We are. Not on the phone-call side. Not even AI could do that.
Crypto is now 13 years old. What do you say to those who argue that it is no longer as decentralized as it was in the beginning?
If decentralized means that I'm my own bank, and everything is out of reach of governments, they're wrong. But if decentralized means that, like the internet, we build a platform where anyone in the entire world can create a company based on that protocol and participate in that and be a partner in that without any approvals from anyone, then it is decentralized.
Today you can start a business operating on bitcoin in any corner of the globe. You can do that on Ethereum. You can write a smart contract in Bangladesh. You can write a smart contract in Australia. You can write it anywhere on the globe. You can deploy it to the blockchain and you can build a great big business and it's very decentralized and very ubiquitous. Then it's a huge success. And at the same time, you can own it yourself. You don't need a provider. Everything is available everywhere.
But if you then look at the concentration of funds and other things, that will follow another pattern. We will see a concentration of cryptocurrencies. We'll see a concentration of other resources. I think it's a success in that sense. In the sense of the concentration that happens with wealth, that's a law of nature. That's not something we should try to break. It's just how it is. It's fine. It's OK.
But you just described earlier a problem about some transactions that you will not see on the blockchain where people will be able to concentrate their resources and their power to do things that may not be beneficial to everyone.
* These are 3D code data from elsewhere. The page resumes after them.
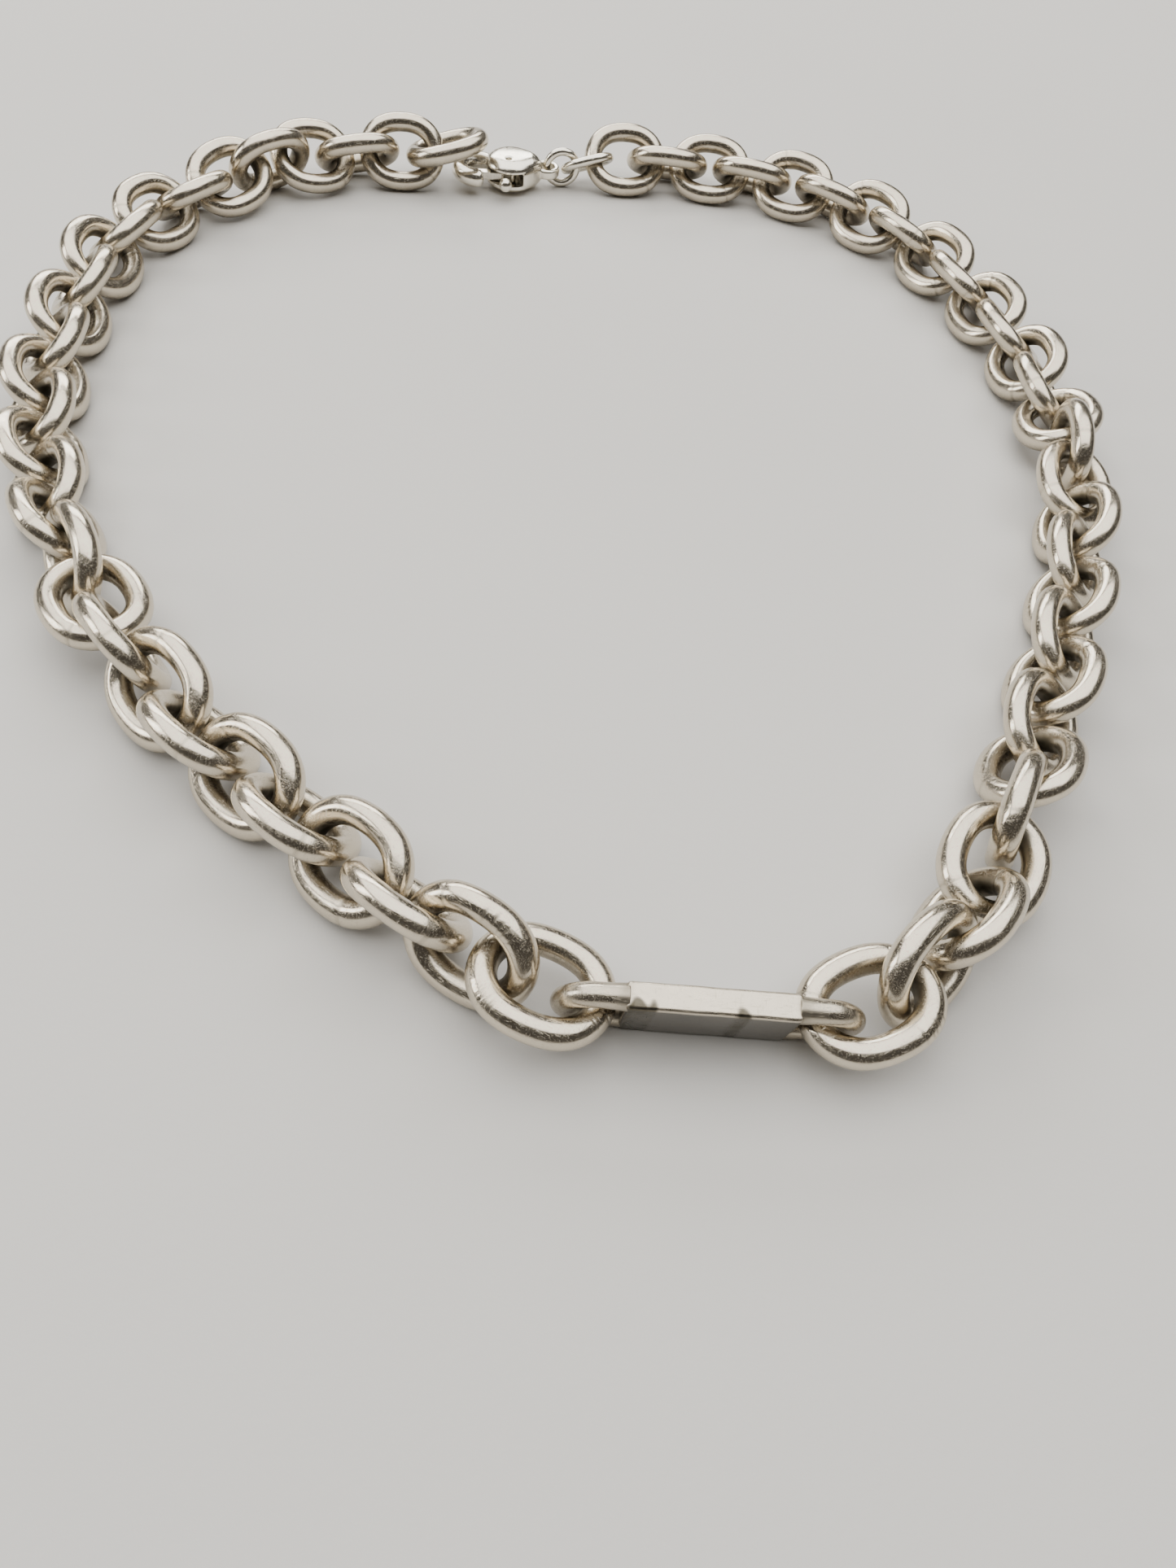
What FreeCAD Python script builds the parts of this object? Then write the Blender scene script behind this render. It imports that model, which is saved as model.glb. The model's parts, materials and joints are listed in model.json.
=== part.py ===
import FreeCAD, Part
import math
import os
from FreeCAD import Matrix, Vector

# A link necklace lying closed on a table: a heavy cable chain of round wire,
# an identity plate at the front and a lobster clasp at the back.
# Millimetres, +Z up. +X runs along the plate, +Y from the plate to the clasp.
# The origin is the centre of the underside of the whole necklace.

# Chain links: ovals of round wire
LINK_LENGTH = 13.3
LINK_WIDTH = 11.1
LINK_WIRE = 2.8
PLAY = 0.7  # air between two linked wires, at the middle of their contact
PITCH = LINK_LENGTH - 2 * LINK_WIRE - PLAY
LINK_HALF_SPAN = (LINK_WIDTH - LINK_WIRE) / 2  # centre of a link to the middle of its side
LINKS_PER_SIDE = 29
# Links that share one solid model with the next one, to keep the number of parts down
DOUBLED = {"left": (19, 22, 26), "right": (19, 23, 27)}

# How far each link is turned about its own length. At 0 it lies flat, and a
# positive turn lifts the side of the link nearest the middle of the necklace.
COMMON_TURN = 41
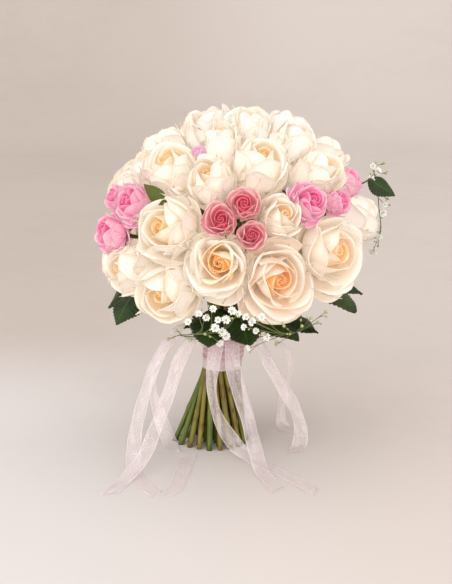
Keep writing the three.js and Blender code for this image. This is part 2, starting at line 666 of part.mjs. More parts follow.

As the crypto industry grows and it becomes a bigger and bigger part of finance, I think people will see that hiding becomes hard. It's actually hard to hide. Even for North Korea, we've seen they stole a lot of funds over the last year. We have prevented them from cashing out. We have also helped in seizing the funds when they try to cash out. So we have seen that even for a nation-state actor, it's not a free game. You actually meet resistance here, and that's only going to be more in the future. That will be a healthy balance, hopefully.